8 January 1884
Social reformer Keshub Chandra Sen passed away.
On 8 January 1884, Hindu philosopher, Brahmo Samajist and social reformer Keshub Chandra Sen died in Calcutta.
- Keshub Chandra Sen (also spelled Keshab Chunder Sen) was born in an affluent family of Calcutta on 19 November 1838. He lost his father Peary Mohan when he was ten and was then brought up by his uncle.
- In 1854, he became the secretary of the Asiatic Society. He also worked as a clerk in a bank but monotonous clerical work did not interest him.
- In 1855, at the age of 17, he established the British India Society. In 1857, he joined the Brahmo Samaj and took up studying philosophy.
- He read the works of and was influenced by Theodore Parker, an American Transcendentalist and delivered speeches on religion and morality.
- He also set up the ‘Goodwill Fraternity’ in his house. He developed a great rapport with Debendranath Tagore, the head of the Samaj.
- Sen was inspired by Christian teachings and sought to fuse Christian teachings into the Hindu framework. He thought that only the Christian doctrine would help instill new life into Hindu society. He was also impressed with the discipline of Christian missionary work and started following it himself.
- In 1865, this lean towards Christianity caused a rift between him and Tagore and he broke away from the Samaj and formed the Bharat Barshiya Brahmo Samaj (Brahmo Samaj of India). The old Brahmo Samaj was now called the Adi Brahmo Samaj.
- Sen preached against child marriage and advocated widow remarriage and inter-caste marriages. He was also instrumental in getting native marriages legalised.
- In 1870, he met the British monarch Queen Victoria and expressed acceptance of the British rule which angered people at home. His acceptance of the British rule was from a theological perspective, nevertheless, he was criticised severely in India.
- Sen founded the Indian Reform Association in 1870 after returning from a Europe visit. The chief areas of activity of this association were female improvement, inexpensive literature, education, temperance and charity. In his later years, he delivered lectures that were against the Europeanising of Asia and also against western sectarianism.
- He was criticised when he got his daughter married to the prince of Cooch Behar. His daughter was then under 14 and the prince about 15 years of age. His associates ridiculed him for his supposed stance against child marriage and his actual actions.

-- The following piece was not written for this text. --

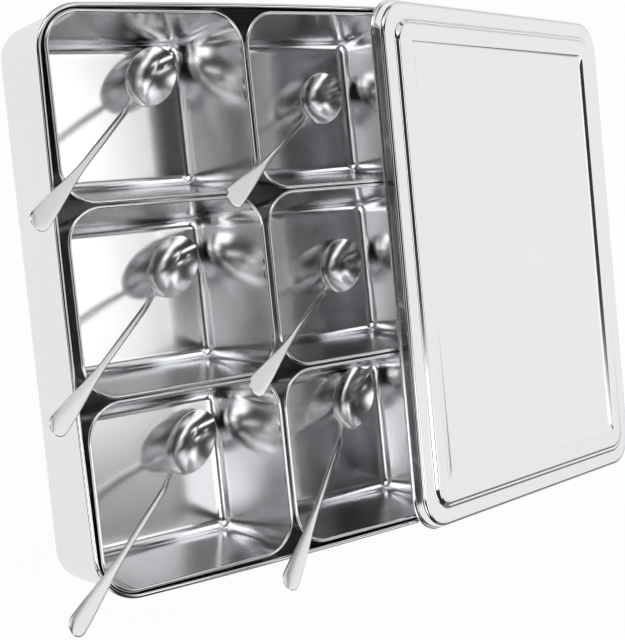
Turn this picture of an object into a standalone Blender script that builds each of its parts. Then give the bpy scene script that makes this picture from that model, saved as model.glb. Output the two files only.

- He formed the Nabo Bidhan (New Dispensation) in 1881 which intended to incorporate the best principles of Christianity and western spirituality with Hinduism.
- While many members of Brahmo Samaj rejected it, many appreciated it as well. His critics thought that Sen had strayed away from the core ideologies of the Samaj whereas his supporters opined that he was realising Raja Ram Mohan Roy’s philosophy of a universal religion.
- Sen died in Calcutta on 8 January 2018 1884 aged 45.